| TASK INSTRUCTIONS |
Repeat exactly the lines from the start of the material below up to and including the "0.125), sides=22, joint=0.55)" line.

| DATASET EXTRACT |
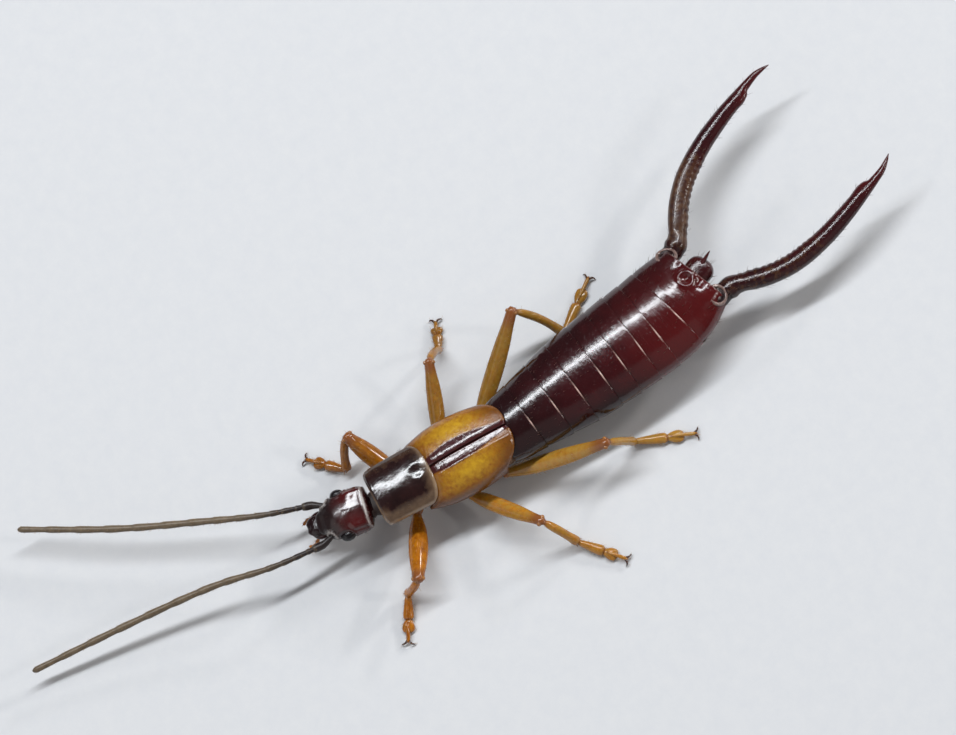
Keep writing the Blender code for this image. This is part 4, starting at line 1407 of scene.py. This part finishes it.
def leg(name, layout, material):
    """Hip, trochanter, thigh, shin with spurs, three-part foot and two claws."""
    hip_place, hip_end_place, knee_place, ankle_place, toe_place = layout
    thick, olive = LEG_LOOKS[name.split("_")[0]]
    form = Form()
    hip = at_height(hip_place, HIP_HEIGHT + 0.10)
    hip_end = at_height(hip_end_place, HIP_END_HEIGHT)
    knee = Vector(knee_place)
    ankle = at_height(ankle_place, ANKLE_HEIGHT)

    breast = Vector((hip.x * 0.55, hip.y - 0.06, 0.98))
    upper = breast.lerp(hip, 0.55) - Vector((hip.x * 0.10, 0, 0))
    coxa = smooth_path([breast, upper, hip.lerp(hip_end, 0.25), hip.lerp(hip_end, 0.96)], 14)
    form.add_sweep(coxa, COXA_SIZES, 24, 0.95, joint=COXA_TINTS)
    form.add_dome(hip_end.lerp(knee, 0.01), (0.13, 0.13, 0.125), sides=22, joint=0.55)

    shares = steps_between(0, 1.03, 40)
    femur = [hip_end.lerp(knee, share) - UP * FEMUR_SAG * sin(pi * min(share, 1)) for share in shares]
    widths, heights = zip(*[curve_value(FEMUR_ROWS, share) for share in shares])
    tint = [max(ease((share - 0.80) / 0.16), 0.8 * ease((0.06 - share) / 0.05)) for share in shares]
    form.add_sweep(femur, [thick * width for width in widths], 26,
                   heights=[thick * THIGH_FLATNESS * height for height in heights],
                   shape=lambda share, angle: 1 + 0.05 * cos(4 * angle) * sin(pi * share),
                   joint=tint, olive=olive)
    onward = (knee - hip_end).normalized()
    side = onward.cross(UP).normalized()
    for aside in (-1, 1):
        knob = knee - onward * 0.04 + side * aside * thick * 0.50
        form.add_dome(knob, (0.062, 0.062, 0.075), sides=16, rim=0.25, joint=0.5)

    down = (ankle - knee).normalized()
    bow = (onward - down * onward.dot(down)).normalized() * SHIN_BOW * (ankle - knee).length
    shares = steps_between(0, 1, 34)
    tibia = [knee.lerp(ankle, share) + bow * sin(pi * share) for share in shares]
    widths = [SHIN_THICKNESS * curve_value(TIBIA_ROWS, share)[0] for share in shares]
    tint = [max(ease((0.14 - share) / 0.10), 0.6 * ease((share - 0.9) / 0.08)) for share in shares]
    form.add_sweep(tibia, widths, 20, 0.92, joint=tint, olive=olive)
    bend = down.cross(side.cross(down)).normalized()
    for aside in (-1, 1):
        root = ankle - down * 0.03 + bend * aside * 0.07
        tip = root + down * 0.12 + bend * aside * 0.05
        form.add_sweep([root.lerp(tip, share) for share in steps_between(0, 1, 5)], SPUR_SIZES, 8, joint=0.8)

    foot(form, at_height(ankle_place, 0), at_height(toe_place, 0), olive)
    # The right legs are painted darker: painted shade on the side away from the light.
    form.masks["painted_leg_shade"] = [0.40 if name.endswith("right") else 0.0] * len(form.points)
    return make_piece("limb_" + name, form, material, ["leg_" + name])


# Share of the foot, height of its middle, half width and half height of the first segment
FIRST_TARSUS_ROWS = [
    (0.0, 0.22, 0.066, 0.066), (0.08, 0.20, 0.085, 0.085), (0.25, 0.160, 0.115, 0.105),
    (0.45, 0.128, 0.142, 0.115), (0.54, 0.120, 0.134, 0.108), (0.58, 0.122, 0.086, 0.076),
]
SECOND_TARSUS_ROWS = [
    (0.57, 0.110, 0.072, 0.060), (0.62, 0.102, 0.115, 0.080), (0.70, 0.094, 0.158, 0.090),
    (0.78, 0.086, 0.166, 0.084), (0.84, 0.078, 0.132, 0.068), (0.87, 0.070, 0.055, 0.032),
]
THIRD_TARSUS_ROWS = [
    (0.64, 0.155, 0.035, 0.035), (0.74, 0.175, 0.044, 0.044), (0.86, 0.165, 0.048, 0.046),
    (0.98, 0.130, 0.052, 0.048), (1.06, 0.115, 0.044, 0.040), (1.10, 0.110, 0.020, 0.018),
]

# Onward, aside and up from the root of the claws
CLAW_GUIDES = [(-0.02, 0.02, 0), (0.05, 0.075, 0.012), (0.075, 0.145, -0.030), (0.055, 0.185, -0.085)]
CLAW_SIZES = [0.030, 0.031, 0.030, 0.028, 0.026, 0.023, 0.020, 0.016, 0.011, 0.004]


def lobes(share, angle):
    """The second segment's parting into two lobes."""
    return 1 - 0.30 * ease((share - 0.5) / 0.4) * abs(sin(angle)) ** 6


def foot(form, start, end, olive):
    """Three segments on the floor: a long one, a two-lobed one and a slender one with two hooked claws."""
    onward = (end - start).normalized()
    aside = onward.cross(UP)
    for rows, shape in ((FIRST_TARSUS_ROWS, None), (SECOND_TARSUS_ROWS, lobes), (THIRD_TARSUS_ROWS, None)):
        first, last = rows[0][0], rows[-1][0]
        shares = steps_between(first, last, 18)
        middles, widths, heights = zip(*[curve_value(rows, share) for share in shares])
        points = [start.lerp(end, share) + UP * middle for share, middle in zip(shares, middles)]
        tint = [0.7 if share < first + 0.03 or share > last - 0.03 else 0.1 for share in shares]
        form.add_sweep(points, widths, 20, heights=heights, shape=shape, joint=tint, olive=olive)
    root = start.lerp(end, 1.06) + UP * 0.11
    for side in (-1, 1):
        claw = [root + onward * ahead + aside * side * out + UP * up for ahead, out, up in CLAW_GUIDES]
        form.add_sweep(smooth_path(claw, 10), CLAW_SIZES, 12, claw=1.0)


# Bristles: the seed of their draws, how their lengths vary, how far they stray and how they bend
HAIR_SEED = 11
HAIR_LENGTHS = (0.6, 1.25)
HAIR_STRAY = 0.15
HAIR_BEND = 0.2
HAIR_DROOP = 0.05


def add_bristle(form, root, direction, length, thickness, droop):
    """A tapered hair of solid mesh that bends as droop says."""
    side = direction.orthogonal().normalized()
    other = direction.cross(side)
    rows = []
    for share, width in ((0, 1.0), (0.5, 0.72), (1, 0.10)):
        centre = root + direction * length * share + droop * length * share * share
        rows.append([centre + (side * cos(angle) + other * sin(angle)) * thickness * width
                     for angle in turns(3)])
    form.add_grid(rows)


def anywhere(place, normal):
    return True


def add_coat(form, item, draws, count, length, thickness, lie, stand, keep=anywhere):
    """Scatters hairs over the faces that keep allows. lie is how they lean, stand how upright they are."""
    vertices = item.data.vertices
    faces = [face for face in item.data.polygons if keep((face.center - SHIFT) / MM, face.normal)]
    picked = draws.choices(faces, weights=[face.area for face in faces], k=count)
    for share, face in [(draws.random(), face) for face in picked]:
        place = vertices[face.vertices[0]].co.lerp(vertices[face.vertices[2]].co, share)
        place = (place - SHIFT) / MM
        normal = face.normal
        lean = lie(place) if callable(lie) else lie
        direction = (normal * stand + lean * (1 - stand)).normalized()
        size = length * draws.uniform(*HAIR_LENGTHS)
        jitter = Vector([draws.uniform(-1, 1) for _ in range(3)]) * HAIR_STRAY
        root = place - normal * thickness
        droop = lean * HAIR_BEND - UP * HAIR_DROOP
        add_bristle(form, root, (direction + jitter).normalized(), size, thickness, droop)


def leg_lie(layout):
    """How the hairs of a leg lie: out along it, and forward along the foot."""
    hip, knee, ankle, toe = [at_height(place, 0) for place in layout[1:]]
    onward = (toe - ankle).normalized()
    outward = (knee - hip).normalized()

    def lie(place):
        near_foot = ease(1 - ((place - ankle).length - 0.6) / 0.6)
        return (onward * near_foot + outward * (1 - near_foot) * 0.6 - UP * 0.3).normalized()

    return lie


# Hairs on a foot lie below this height, and the lowest hair tips at the other
FOOT_TOP = 0.34
LOWEST_HAIR = 0.004


def golden_hairs(pieces, draws, material):
    """Fine hairs on legs, feelers and palps, every tip above the floor."""
    form = Form()
    for name, layout in LEGS.items():
        item = pieces["limb_" + name]
        lie = leg_lie(layout)
        add_coat(form, item, draws, 150, 0.085, 0.0045, lie, 0.55, lambda place, normal: place.z < FOOT_TOP)
        add_coat(form, item, draws, 130, 0.095, 0.0045, lie, 0.5, lambda place, normal: place.z >= FOOT_TOP)
    forward = Vector((0, -1, 0))
    for side_name in ("left", "right"):
        add_coat(form, pieces["feeler_" + side_name], draws, 420, 0.055, 0.0032, forward, 0.55,
                 lambda place, normal: place.y < -3.6)
    add_coat(form, pieces["palps"], draws, 120, 0.07, 0.0035, Vector((0, -1, -0.3)).normalized(), 0.5)
    form.points = [Vector((point.x, point.y, max(point.z, LOWEST_HAIR))) for point in form.points]
    make_piece("bristles_golden", form, material)


def brown_bristles(pieces, draws, material):
    """Stiffer bristles on the plates, most of them along the hind rims of the rings."""
    backward = Vector((-sin(ABDOMEN_HEADING), cos(ABDOMEN_HEADING), 0))
    tail_back = Vector((-sin(TAIL_HEADING), cos(TAIL_HEADING), 0))
    rims = list(accumulate(SEGMENT_LENGTHS))

    def near_rim(place, normal):
        along = (place - Vector((*ABDOMEN_START, 0))).dot(backward)
        return any(0.02 < rim - along < 0.16 for rim in rims)

    def hind_face(place, normal):
        return normal.dot(tail_back) > -0.2

    def shield_side(place, normal):
        return abs(place.x) > 0.62 and normal.z > 0

    form = Form()
    for name, *coat in (
        ("abdomen_rings", 260, 0.10, 0.0045, backward, 0.35, near_rim),
        ("abdomen_rings", 240, 0.07, 0.0035, backward, 0.3),
        ("end_plate", 150, 0.16, 0.0060, tail_back, 0.5, hind_face),
        ("pygidium_plate", 40, 0.15, 0.0055, tail_back, 0.5),
        ("forceps_arm_left", 150, 0.13, 0.0045, tail_back, 0.55),
        ("forceps_arm_right", 150, 0.13, 0.0045, tail_back, 0.55),
        ("head_capsule", 110, 0.09, 0.0042, Vector((0, -1, 0)), 0.5),
        ("pronotum_shield", 60, 0.10, 0.0045, Vector((0, 1, 0)), 0.5, shield_side),
    ):
        add_coat(form, pieces[name], draws, *coat)
    make_piece("bristles_brown", form, material)


def earwig():
    """Makes every piece of the animal, and then the hairs on them."""
    dark_red = ((0.024, 0.002, 0.003), (0.044, 0.004, 0.005))
    shell = mahogany("deep mahogany abdomen", dark_red, 0.115, (55, 16, 0.5), 0.0012, (0.009, 0.075))
    warm_red = ((0.024, 0.003, 0.003), (0.056, 0.007, 0.006))
    # The head's rim colour is near white: a painted highlight on its hind rim.
    head_shell = mahogany("red mahogany head", warm_red, 0.155, (11, 12, 0.5), 0.0035, rim=(0.90, 0.82, 0.76))
    black_red = ((0.012, 0.002, 0.003), (0.026, 0.004, 0.005))
    arm_shell = mahogany("black-red forceps", black_red, 0.17, (14, 9, 0.4), 0.012)
    amber, cases, feelers, eyes = leg_finish(), wing_case_finish(), feeler_finish(), eye_finish()
    made = [
        abdomen(shell),
        end_plate(shell),
        pygidium(arm_shell),
        pronotum(shield_finish()),
        thorax(membrane_finish()),
        head(head_shell),
        mouth(arm_shell),
        palps(amber),
    ]
    for side_name, side in (("left", 1), ("right", -1)):
        for make, material in ((forceps_arm, arm_shell), (tegmen, cases), (eye, eyes), (antenna, feelers)):
            made.append(make(side_name, side, material))
    made += [leg(name, layout, amber) for name, layout in LEGS.items()]
    pieces = {item.name: item for item in made}
    draws = random.Random(HAIR_SEED)
    golden_hairs(pieces, draws, bristle_finish("golden hair", (0.30, 0.17, 0.06)))
    brown_bristles(pieces, draws, bristle_finish("brown bristle", (0.07, 0.035, 0.020)))


photo_camera()
studio()
earwig()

| IN RESPONSE |
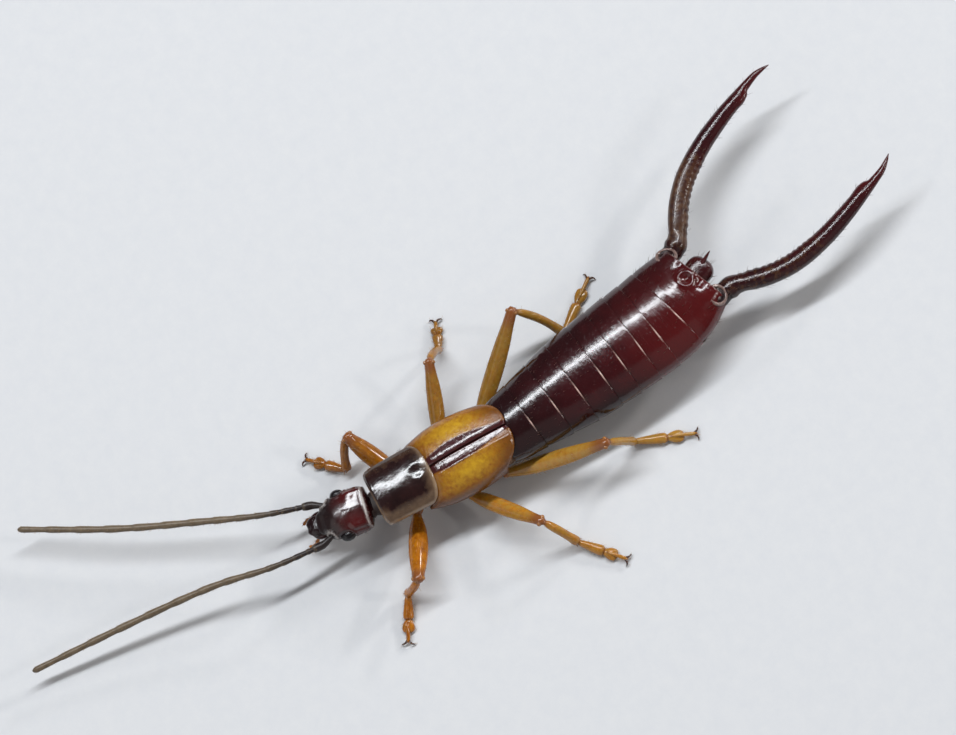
Keep writing the Blender code for this image. This is part 4, starting at line 1407 of scene.py. This part finishes it.
def leg(name, layout, material):
    """Hip, trochanter, thigh, shin with spurs, three-part foot and two claws."""
    hip_place, hip_end_place, knee_place, ankle_place, toe_place = layout
    thick, olive = LEG_LOOKS[name.split("_")[0]]
    form = Form()
    hip = at_height(hip_place, HIP_HEIGHT + 0.10)
    hip_end = at_height(hip_end_place, HIP_END_HEIGHT)
    knee = Vector(knee_place)
    ankle = at_height(ankle_place, ANKLE_HEIGHT)

    breast = Vector((hip.x * 0.55, hip.y - 0.06, 0.98))
    upper = breast.lerp(hip, 0.55) - Vector((hip.x * 0.10, 0, 0))
    coxa = smooth_path([breast, upper, hip.lerp(hip_end, 0.25), hip.lerp(hip_end, 0.96)], 14)
    form.add_sweep(coxa, COXA_SIZES, 24, 0.95, joint=COXA_TINTS)
    form.add_dome(hip_end.lerp(knee, 0.01), (0.13, 0.13, 0.125), sides=22, joint=0.55)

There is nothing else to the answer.